=== Exercise task ===
Across the listing below, count the lines that mention the string "from". Reply with the figure only.

Stored entries
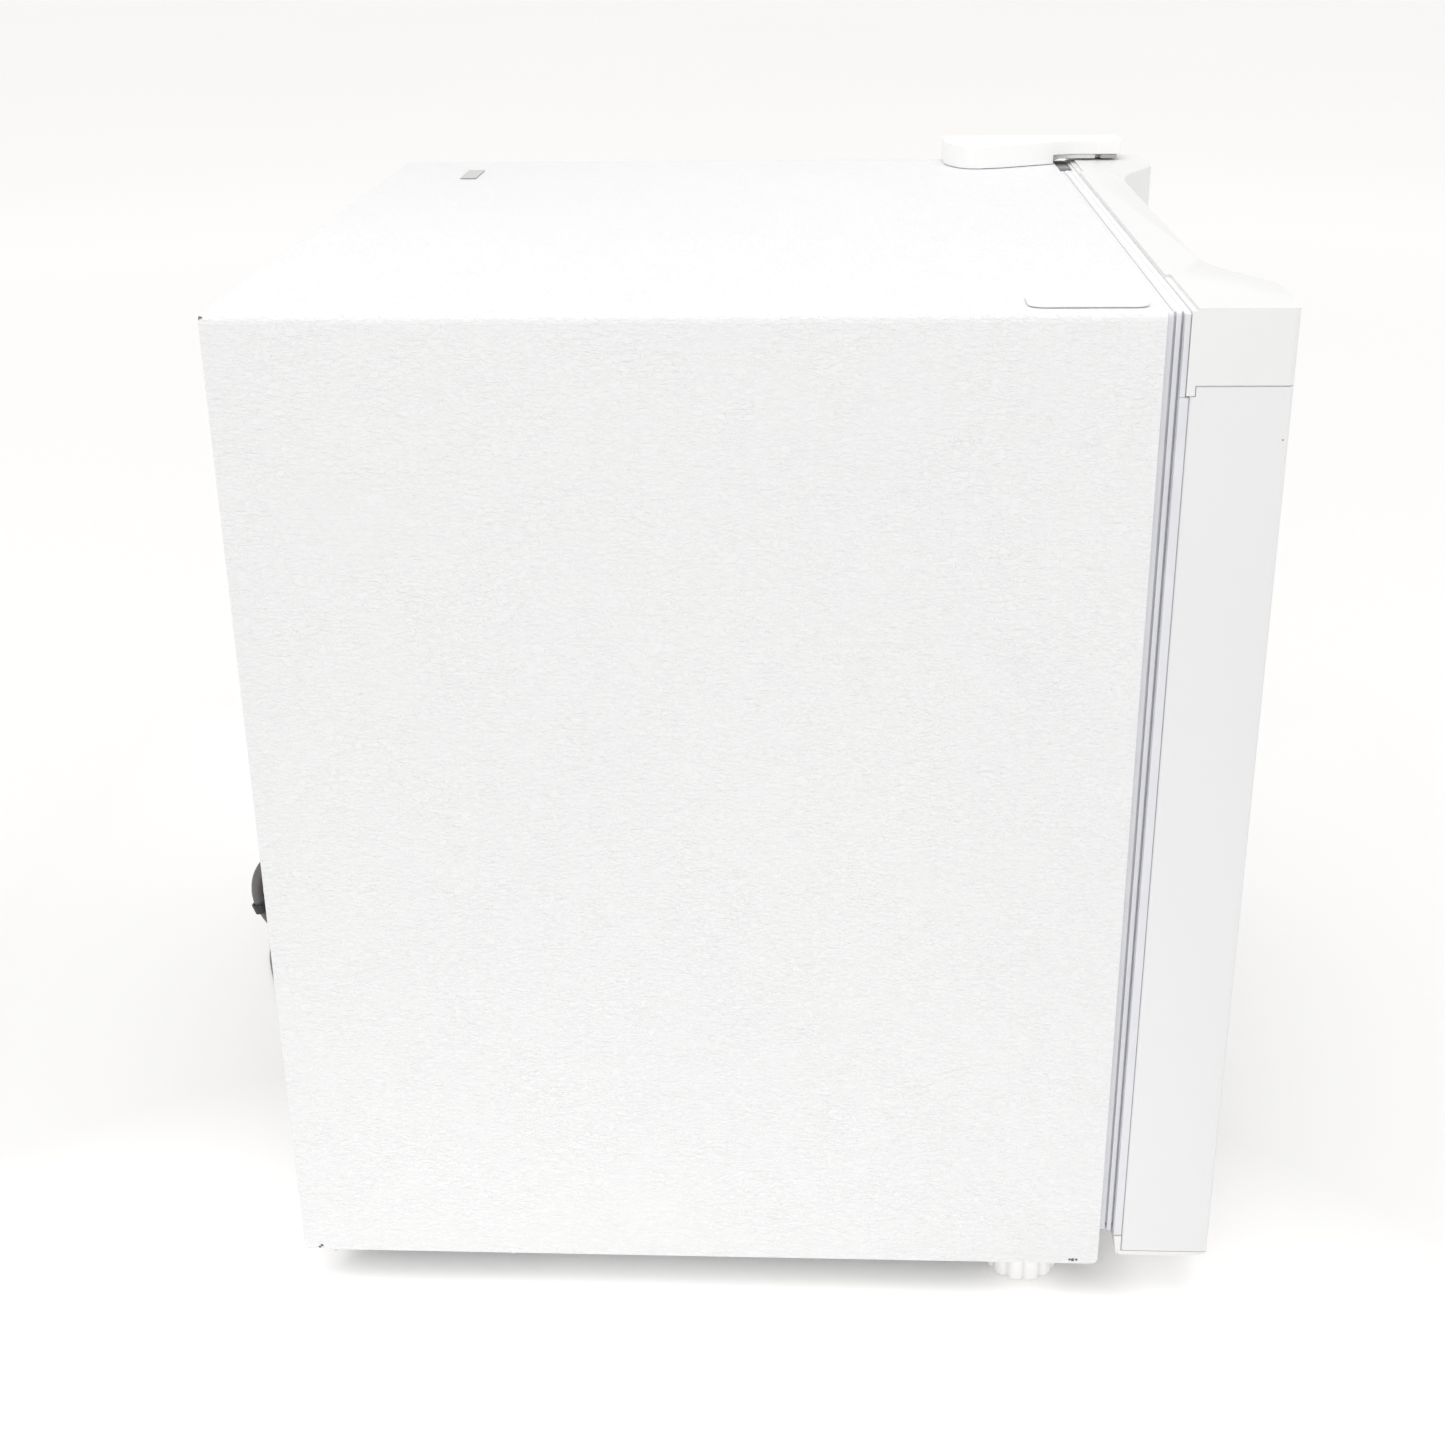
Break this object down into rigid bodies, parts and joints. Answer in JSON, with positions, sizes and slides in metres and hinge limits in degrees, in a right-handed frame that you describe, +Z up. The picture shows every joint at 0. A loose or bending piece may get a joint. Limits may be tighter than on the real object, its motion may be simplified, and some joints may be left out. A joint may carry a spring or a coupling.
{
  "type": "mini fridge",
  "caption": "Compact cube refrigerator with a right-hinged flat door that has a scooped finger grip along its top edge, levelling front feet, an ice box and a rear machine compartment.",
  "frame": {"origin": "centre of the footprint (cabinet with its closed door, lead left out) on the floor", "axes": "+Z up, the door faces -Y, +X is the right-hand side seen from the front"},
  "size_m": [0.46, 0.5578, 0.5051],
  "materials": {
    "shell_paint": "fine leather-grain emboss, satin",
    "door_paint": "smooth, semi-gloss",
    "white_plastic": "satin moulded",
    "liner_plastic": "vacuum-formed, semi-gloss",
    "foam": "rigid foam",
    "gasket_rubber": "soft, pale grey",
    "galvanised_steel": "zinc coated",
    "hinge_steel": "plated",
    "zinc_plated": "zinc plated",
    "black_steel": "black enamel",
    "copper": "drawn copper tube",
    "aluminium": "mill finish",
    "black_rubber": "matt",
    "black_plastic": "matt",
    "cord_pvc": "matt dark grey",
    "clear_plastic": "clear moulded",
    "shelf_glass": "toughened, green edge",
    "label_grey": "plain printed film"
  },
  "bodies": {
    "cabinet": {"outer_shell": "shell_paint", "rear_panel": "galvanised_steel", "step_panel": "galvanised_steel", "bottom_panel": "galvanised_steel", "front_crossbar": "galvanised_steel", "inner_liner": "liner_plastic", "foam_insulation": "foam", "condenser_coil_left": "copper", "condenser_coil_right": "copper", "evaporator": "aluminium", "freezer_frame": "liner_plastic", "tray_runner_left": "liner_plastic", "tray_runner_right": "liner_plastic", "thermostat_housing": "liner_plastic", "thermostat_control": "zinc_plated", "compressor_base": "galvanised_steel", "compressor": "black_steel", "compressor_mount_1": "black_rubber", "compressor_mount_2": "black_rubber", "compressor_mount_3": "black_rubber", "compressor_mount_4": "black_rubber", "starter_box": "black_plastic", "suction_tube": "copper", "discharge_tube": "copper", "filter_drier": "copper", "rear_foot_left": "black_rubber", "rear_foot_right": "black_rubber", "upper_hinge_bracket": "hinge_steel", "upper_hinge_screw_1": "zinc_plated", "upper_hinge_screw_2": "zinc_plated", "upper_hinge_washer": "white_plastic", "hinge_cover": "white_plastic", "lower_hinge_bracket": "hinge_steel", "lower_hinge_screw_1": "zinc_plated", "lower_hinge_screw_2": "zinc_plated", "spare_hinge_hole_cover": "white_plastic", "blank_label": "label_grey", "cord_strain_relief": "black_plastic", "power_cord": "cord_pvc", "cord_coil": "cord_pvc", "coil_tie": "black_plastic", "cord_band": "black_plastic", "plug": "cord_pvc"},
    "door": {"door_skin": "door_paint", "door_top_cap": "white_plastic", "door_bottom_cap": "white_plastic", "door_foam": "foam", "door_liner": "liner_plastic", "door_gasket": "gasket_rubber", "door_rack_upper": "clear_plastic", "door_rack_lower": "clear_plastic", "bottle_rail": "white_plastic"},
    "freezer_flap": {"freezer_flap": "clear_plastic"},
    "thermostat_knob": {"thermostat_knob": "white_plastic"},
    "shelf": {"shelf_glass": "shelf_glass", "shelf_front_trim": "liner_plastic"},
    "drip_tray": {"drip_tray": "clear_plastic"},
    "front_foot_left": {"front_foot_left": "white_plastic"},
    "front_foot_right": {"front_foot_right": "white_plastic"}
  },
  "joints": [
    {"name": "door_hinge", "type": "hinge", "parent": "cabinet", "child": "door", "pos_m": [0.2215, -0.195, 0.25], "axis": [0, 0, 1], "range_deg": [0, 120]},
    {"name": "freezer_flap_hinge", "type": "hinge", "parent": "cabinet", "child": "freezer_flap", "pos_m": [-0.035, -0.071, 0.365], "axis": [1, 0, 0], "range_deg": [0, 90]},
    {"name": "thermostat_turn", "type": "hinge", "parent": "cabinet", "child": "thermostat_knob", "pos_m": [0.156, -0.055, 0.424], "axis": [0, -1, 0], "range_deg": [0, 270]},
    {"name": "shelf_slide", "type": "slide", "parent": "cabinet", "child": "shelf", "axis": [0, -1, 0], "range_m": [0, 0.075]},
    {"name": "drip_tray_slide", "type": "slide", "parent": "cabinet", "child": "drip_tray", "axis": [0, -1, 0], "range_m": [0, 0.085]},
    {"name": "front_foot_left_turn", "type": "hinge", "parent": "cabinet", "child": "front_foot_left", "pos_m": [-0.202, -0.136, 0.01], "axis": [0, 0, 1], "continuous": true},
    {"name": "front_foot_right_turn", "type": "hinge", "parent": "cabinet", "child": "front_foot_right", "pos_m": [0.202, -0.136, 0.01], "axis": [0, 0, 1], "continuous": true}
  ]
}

--

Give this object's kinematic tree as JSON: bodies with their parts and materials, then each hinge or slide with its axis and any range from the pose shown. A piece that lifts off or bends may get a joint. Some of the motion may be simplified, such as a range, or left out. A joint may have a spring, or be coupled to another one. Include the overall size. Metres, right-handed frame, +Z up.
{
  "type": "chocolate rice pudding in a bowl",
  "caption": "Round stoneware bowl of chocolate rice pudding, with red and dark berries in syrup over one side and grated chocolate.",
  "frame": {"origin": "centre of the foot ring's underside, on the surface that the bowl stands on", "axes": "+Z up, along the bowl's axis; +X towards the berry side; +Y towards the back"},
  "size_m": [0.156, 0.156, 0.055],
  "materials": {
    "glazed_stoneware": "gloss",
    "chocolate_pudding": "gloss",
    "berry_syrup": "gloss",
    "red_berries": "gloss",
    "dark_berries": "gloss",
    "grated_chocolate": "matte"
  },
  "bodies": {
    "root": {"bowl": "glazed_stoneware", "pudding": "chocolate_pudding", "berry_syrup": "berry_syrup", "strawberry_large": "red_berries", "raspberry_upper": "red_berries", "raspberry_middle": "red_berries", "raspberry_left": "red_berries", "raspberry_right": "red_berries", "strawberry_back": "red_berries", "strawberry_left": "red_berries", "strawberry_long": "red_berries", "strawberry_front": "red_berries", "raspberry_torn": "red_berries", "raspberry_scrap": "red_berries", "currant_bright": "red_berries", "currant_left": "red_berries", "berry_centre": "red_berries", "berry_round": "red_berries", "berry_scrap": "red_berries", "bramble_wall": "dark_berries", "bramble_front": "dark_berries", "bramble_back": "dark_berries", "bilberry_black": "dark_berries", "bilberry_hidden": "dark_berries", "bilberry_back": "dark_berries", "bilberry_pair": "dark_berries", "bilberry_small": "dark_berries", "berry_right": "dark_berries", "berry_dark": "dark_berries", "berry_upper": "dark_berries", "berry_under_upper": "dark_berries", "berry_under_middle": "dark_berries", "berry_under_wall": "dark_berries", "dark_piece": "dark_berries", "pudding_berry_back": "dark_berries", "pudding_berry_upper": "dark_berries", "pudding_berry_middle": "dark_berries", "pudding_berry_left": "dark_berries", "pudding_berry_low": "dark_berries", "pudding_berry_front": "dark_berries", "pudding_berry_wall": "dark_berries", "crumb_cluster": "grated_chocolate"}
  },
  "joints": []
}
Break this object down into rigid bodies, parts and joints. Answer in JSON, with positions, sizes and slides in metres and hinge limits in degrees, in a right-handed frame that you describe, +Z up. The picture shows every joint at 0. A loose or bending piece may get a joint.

=== Finished task ===
2